Sleeping in an albergue is not like sleeping in a hotel room. Usually the room is shared with between 10 and 90 people in it. One tries to speak softly, in case someone is sleeping nearby. And while people talk about snoring, most of the time whatever snoring there was blended into a general background noise.
One takes one's clothes to the bathroom to change.
The bathroom/shower is often shared between the sexes. Sometimes they will have separated bathrooms, but doors often give the outside world a good view of the room.
One dresses in the shower stall after washing off. Occasionally there is a dressing area inside the shower stall.
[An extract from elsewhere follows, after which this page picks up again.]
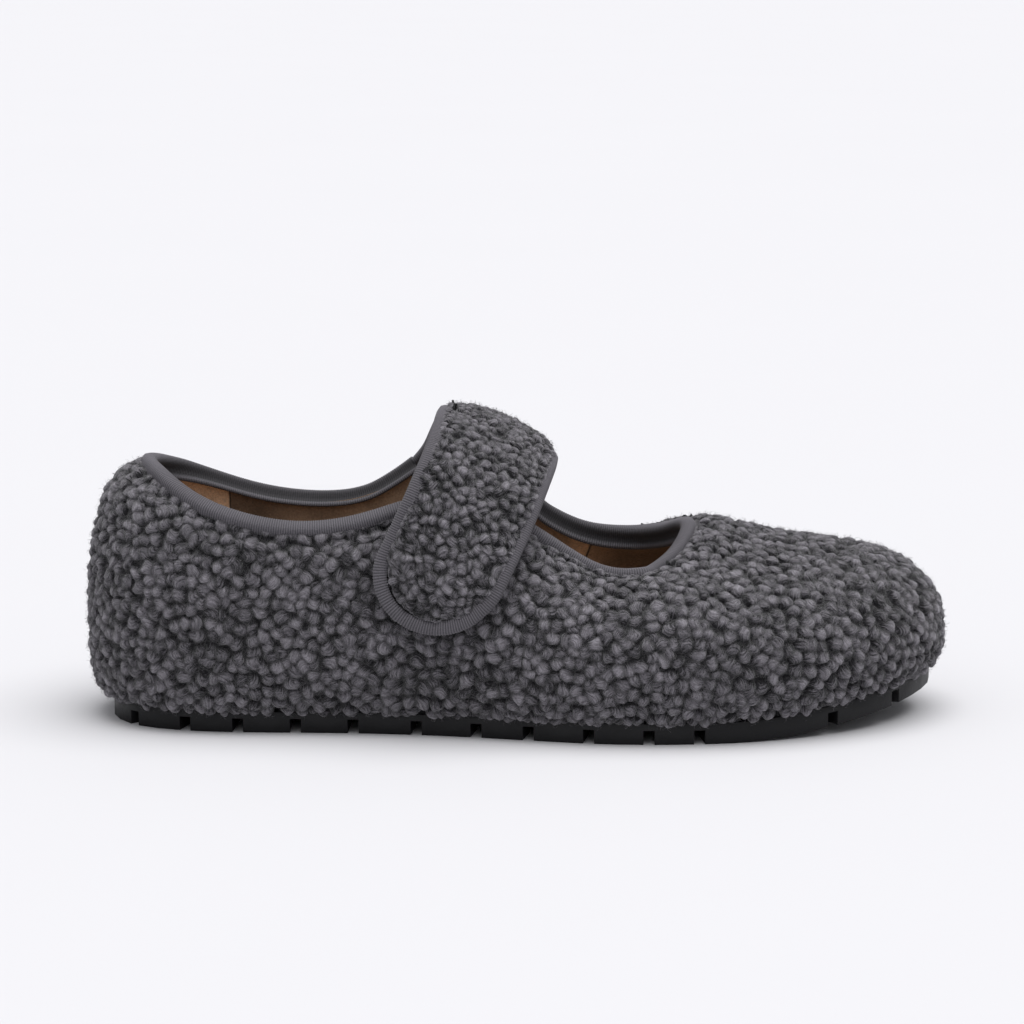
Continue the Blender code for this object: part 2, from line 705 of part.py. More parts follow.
def ladder(points, first, n, across, height, downwards):
    """Fills a loop of n points with rungs between its two sides; adds the points between and returns faces."""
    rungs = [[first] * (across + 1)]
    for i in range(1, n // 2):
        a = np.array(points[first + i])
        b = np.array(points[first + n - i])
        rung = [first + i]
        ends = (i / (n / 2)) * (1 - i / (n / 2)) * 4
        for k in range(1, across):
            t = k / across
            p = a + (b - a) * t
            level = p[2] + (height(t, p) - p[2]) * min(1.0, 1.8 * ends)
            points.append(np.array([p[0], p[1], level]))
            rung.append(len(points) - 1)
        rung.append(first + n - i)
        rungs.append(rung)
    rungs.append([first + n // 2] * (across + 1))
    faces = []
    for low, high in zip(rungs[:-1], rungs[1:]):
        for k in range(across):
            corners = []
            for corner in (low[k], high[k], high[k + 1], low[k + 1]):
                if corner not in corners:
                    corners.append(corner)
            faces.append(tuple(corners))
    return flipped(faces) if downwards else faces


# Sole
def sole_stations():
    """Stations round the sole: (shares u, whether the stretch after each is a gap between lugs)."""
    outline = sole_outline(np.linspace(0.0, 0.5, 400))
    marks = [0.0]
    gap_after = []
    length = lengths_along(outline)[-1]
    for gap in LUG_GAPS:
        half = LUG_GAP / 2 / length
        start = gap - half
        pieces = max(1, round((start - marks[-1]) * length / LUG_FACET))
        for k in range(pieces):
            gap_after.append(False)
            marks.append(marks[-1] + (start - marks[-1]) / (pieces - k))
        gap_after.append(True)
        marks.append(gap + half)
    pieces = max(1, round((1.0 - marks[-1]) * length / LUG_FACET))
    for k in range(pieces):
        gap_after.append(False)
        marks.append(marks[-1] + (1.0 - marks[-1]) / (pieces - k))
    return np.array(marks), gap_after


def side_u(marks, inner):
    """The rib parameter where a side of the sole's outline has run these shares of its length."""
    u = np.linspace(0.0, 0.5, 400)
    if inner:
        u = 1.0 - u
    running = lengths_along(sole_outline(np.mod(u, 1.0)))
    return np.interp(marks, running / running[-1], u)


def make_outsole(finish):
    """The rubber sole: a plate with the rim lugs, a channel inside them and blocks in the middle."""
    marks, gap_after = sole_stations()
    half = len(marks) - 1
    u = np.concatenate([side_u(marks, False), side_u(marks, True)[-2:0:-1]])
    n = len(u)
    gaps = gap_after + gap_after[::-1]
    outline = sole_outline(np.mod(u, 1.0))
    run = unit(np.roll(outline, -1, axis=0) - np.roll(outline, 1, axis=0))
    inwards = np.column_stack([-run[:, 1], run[:, 0]])
    nodes = [outline, outline + inwards * LUG_DEPTH, outline + inwards * (LUG_DEPTH + CHANNEL)]
    nodes = list(np.concatenate(nodes))
    cells = []
    for i in range(n):
        j = (i + 1) % n
        cells.append(((i, j, j + n, i + n), "plate" if gaps[i] else "lug"))
        cells.append(((i + n, j + n, j + 2 * n, i + 2 * n), "plate"))
    across = 5
    rungs = [[2 * n] * (across + 1)]
    for i in range(1, half):
        a, b = nodes[2 * n + i], nodes[3 * n - i]
        rung = [2 * n + i]
        centre = CHANNEL / 2 / max(np.linalg.norm(b - a), 1e-6)
        for t in (0.25 - centre / 2, 0.5 - centre, 0.5 + centre, 0.75 + centre / 2):
            nodes.append(a + (b - a) * t)
            rung.append(len(nodes) - 1)
        rung.append(3 * n - i)
        rungs.append(rung)
    rungs.append([2 * n + half] * (across + 1))
    for i in range(half):
        end = i < 3 or i > half - 4
        for k in range(across):
            corners = []
            for corner in (rungs[i][k], rungs[i + 1][k], rungs[i + 1][k + 1], rungs[i][k + 1]):
                if corner not in corners:
                    corners.append(corner)
            low = not (end or gap_after[i] or k == across // 2)
            cells.append((tuple(corners), "lug" if low else "plate"))
    points, faces = terraces(nodes, cells, n, half)
    return make_object("outsole", points, faces, finish)


def terraces(nodes, cells, n, half):
    """The body over a plan of cells: each cell's underside at its own level, and walls between them."""
    heights = {"lug": 0.0, "plate": LUG_HEIGHT, "top": LUG_HEIGHT + SOLE_BASE}
    index = {}
    points = []

    def corner(node, level):
        key = (node, level)
        if key not in index:
            x, y = nodes[node]
            index[key] = len(points)
            points.append((x, y, heights[level] + float(spring(np.array(x)))))
        return index[key]

    faces = []
    sides = {}
    for ring, level in cells:
        faces.append(tuple(corner(node, level) for node in reversed(ring)))
        for a, b in zip(ring, ring[1:] + ring[:1]):
            sides[(a, b)] = level
    for (a, b), level in sides.items():
        other = sides.get((b, a))
        if other is None:
            if level == "lug":
                faces.append((corner(a, "lug"), corner(b, "lug"), corner(b, "plate"), corner(a, "plate")))
            faces.append((corner(a, "plate"), corner(b, "plate"), corner(b, "top"), corner(a, "top")))
        elif level == "lug" and other == "plate":
            faces.append((corner(a, "lug"), corner(b, "lug"), corner(b, "plate"), corner(a, "plate")))
    for i in range(half):
        ring = []
        for node in (i, i + 1, n - i - 1, (n - i) % n):
            if node not in ring:
                ring.append(node)
        faces.append(tuple(corner(node, "top") for node in ring))
    return points, faces


# The whole shoe
def centre_on_footprint(objects):
    """Moves every object so that the shoe's box is centred over the origin and stands on z = 0."""
    corners = np.array([v.co[:] for obj in objects for v in obj.data.vertices])
    low, high = corners.min(axis=0), corners.max(axis=0)
    shift = Vector((-(low[0] + high[0]) / 2, -(low[1] + high[1]) / 2, -low[2]))
    for obj in objects:
        for vertex in obj.data.vertices:
            vertex.co += shift
        obj.data.update()


def build():
    """Clears the scene and makes the shoe."""
    for obj in list(bpy.data.objects):
        bpy.data.objects.remove(obj, do_unlink=True)
    fleece = material("curly fleece", (0.062, 0.056, 0.066), 0.95)
    ribbon = material("ribbed binding tape", (0.105, 0.098, 0.110), 0.75)
    suede = material("suede lining", (0.150, 0.095, 0.060), 0.90)
    rubber = material("black rubber", (0.016, 0.015, 0.017), 0.55)
    strap = Strap(shoe_envelope())
    top, side = bound_edge(strap)
    objects = [
        make_outsole(rubber),
        make_insole(suede),
        make_upper(fleece),
        make_tape("topline_binding", *top, ribbon),
        make_strap(strap, fleece),
        make_tape("strap_binding", *side, ribbon),
    ]
    centre_on_footprint(objects)


build()
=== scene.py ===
"""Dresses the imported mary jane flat: curly fleece, grosgrain binding, suede lining and a black rubber sole."""

import logging
import math
from collections.abc import Callable, Iterable
from dataclasses import dataclass, field
from enum import Enum
from typing import NamedTuple

import bmesh
import bpy
import numpy as np
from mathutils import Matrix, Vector
from mathutils.bvhtree import BVHTree


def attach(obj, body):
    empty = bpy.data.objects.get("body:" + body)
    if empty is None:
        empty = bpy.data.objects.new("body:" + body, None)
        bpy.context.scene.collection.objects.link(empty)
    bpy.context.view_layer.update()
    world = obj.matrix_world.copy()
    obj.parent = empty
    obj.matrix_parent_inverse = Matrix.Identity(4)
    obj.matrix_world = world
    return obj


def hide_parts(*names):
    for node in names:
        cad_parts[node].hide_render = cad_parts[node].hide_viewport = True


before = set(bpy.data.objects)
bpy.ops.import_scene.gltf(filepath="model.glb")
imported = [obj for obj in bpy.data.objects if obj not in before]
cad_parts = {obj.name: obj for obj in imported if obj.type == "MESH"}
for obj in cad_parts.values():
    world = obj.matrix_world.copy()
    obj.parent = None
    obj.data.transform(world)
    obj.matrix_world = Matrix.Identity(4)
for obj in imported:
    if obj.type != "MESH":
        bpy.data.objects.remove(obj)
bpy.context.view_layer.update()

log = logging.getLogger("mary_jane")

MM = 0.001
SPINE = ((-0.095, 0.095), 0.022)  # the shoe's hollow runs round this line: its ends along x, its height
OPEN_SPINE = ((0.024, 0.046), 0.060)  # behind this stretch the hollow is open and the line reaches this high
FOOT_TOP = 22 * MM  # under this height a border of the upper's wall is the one at the sole
TAPE_COVER = 2.6 * MM  # how near a tape the wall's faces end under it
STRAP_COVER = 2.0 * MM
FOOT_STEP = 0.2 * MM  # how far a border at the sole goes on
RIB_PITCH = 0.72 * MM
RIB_DEPTH = 0.10 * MM
STRAP_LEAN = math.radians(23.5)
STRAP_ACROSS = Vector((math.cos(STRAP_LEAN), 0.0, -math.sin(STRAP_LEAN)))  # over the strap's width
STRAP_HUB = Vector((-5.4 * MM, 0.0, 55 * MM))  # a point inside the foot's opening, under the strap
ROOT = "root"
RING_PASSES = 3  # how often a lip's line is averaged with its neighbours, so that it never turns back

Colour = tuple[float, float, float, float]
Value = object  # a number, a tuple, a name or a node's output socket


class Slot(Enum):
    """The record's material slots."""

    FLEECE = "curly_fleece"
    BINDING = "binding_tape"
    LINING = "suede_lining"
    RUBBER = "outsole_rubber"


class Side(Enum):
    """Which skin of the upper's wall is wanted."""

    PILE = 1
    LINING = -1


class Seam(NamedTuple):
    """A dark line between two panels of the lining, and the painted light and shade beside it."""

    x: float  # at the floor
    lean: float  # how far ahead it moves with height
    half: float  # half its width
    painted_light_behind: float  # painted light next to it on the heel's side, as a gain, 1 for the suede's own
    ahead: float  # painted light and shade next to it on the toe's side, as a gain
    fade: float  # how far that painted light and shade fades


def clamped(value: float) -> float:
    """A number kept between 0 and 1."""
    return min(max(value, 0.0), 1.0)


def grey(red: float, green: float, blue: float) -> Colour:
    """A linear colour from a screen colour of 0 to 255."""
    shares = (c / 255 for c in (red, green, blue))
    return (*(s / 12.92 if s <= 0.04045 else ((s + 0.055) / 1.055) ** 2.4 for s in shares), 1.0)


# ---------------------------------------------------------------------------------------------- node trees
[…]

Often the water from the timer-governed shower head splatters all over the tiny stall and the only place to put clothes is over the door. I got good at leaning my head on the wall while putting one leg into my pants and holding the remaining pants fabric off of the wet floor at the same time. I also got pretty good at using my sleeping bag's stuff sack as a shower bag, putting my clean clothes, camp towel, and soap in it for the trip to the shower.
I think one of the lessons of the pilgrimage is to take these things, different as they might be from our normal life and previous travels, in stride. The Camino is not only about the walking, but the walking, and the adaptation to conditions, are certainly an important part of the Camino, along with going to the pilgrim Masses, settling down for a few minutes of adoration if the church has a Capilla del Santissimo, going to museums, eating tapas, and taking pictures of lovely views.